Regulators are not naïve. Many understand exactly what is happening. But the cost of decisive action is personal and institutional. Forcing Comcast to simplify billing, allow genuine cancellation, empower staff to correct errors, or face penalties that exceed the profits of abuse would provoke litigation, political pressure, and industry backlash.
Doing nothing carries no such cost.
So regulators adapt. They issue guidance. They encourage best practices. They negotiate behavioral commitments that quietly expire. They convert public anger into administrative process. They substitute motion for effect.
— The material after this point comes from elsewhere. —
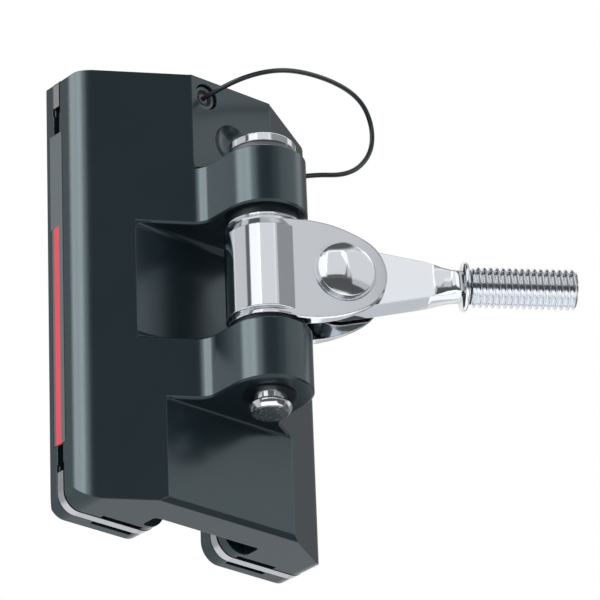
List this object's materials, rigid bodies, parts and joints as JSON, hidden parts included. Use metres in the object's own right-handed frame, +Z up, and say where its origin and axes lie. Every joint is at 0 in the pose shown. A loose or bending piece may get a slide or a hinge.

The result is regulation as theater.
This is why public trust collapses even as regulatory frameworks expand. People are not angry because there are no rules. They are angry because the rules are irrelevant to their lived experience. They feel the gap directly — in hours wasted on hold, in money wrongly taken, in systems that never correct themselves.
At some point, regulation ceases to constrain power and begins to manage perception. It reassures the public that someone is in charge while ensuring that no one truly is. It absorbs outrage and converts it into paperwork.
Calls for “stronger regulation” miss the point if they mean more rules layered onto a system that refuses to enforce the ones that matter. Comcast does not exploit loopholes. It exploits tolerance. It operates precisely where enforcement ends.
Real regulation would be disruptive. It would force Comcast to change how it makes money. It would empower humans over systems. It would impose penalties that outweigh the gains from abuse. It would treat repetition as intent.
A system unwilling to do that has already chosen continuity over legitimacy.
Regulators who won’t regulate are not failing. They are performing the role they have been structurally assigned: to process complaints, manage appearances, and preserve stability.
Comcast is only the most obvious illustration of a system that now governs airlines, banks, insurers, healthcare intermediaries, data brokers, and utilities alike — a world where regulation remains visible everywhere except where it would need to act.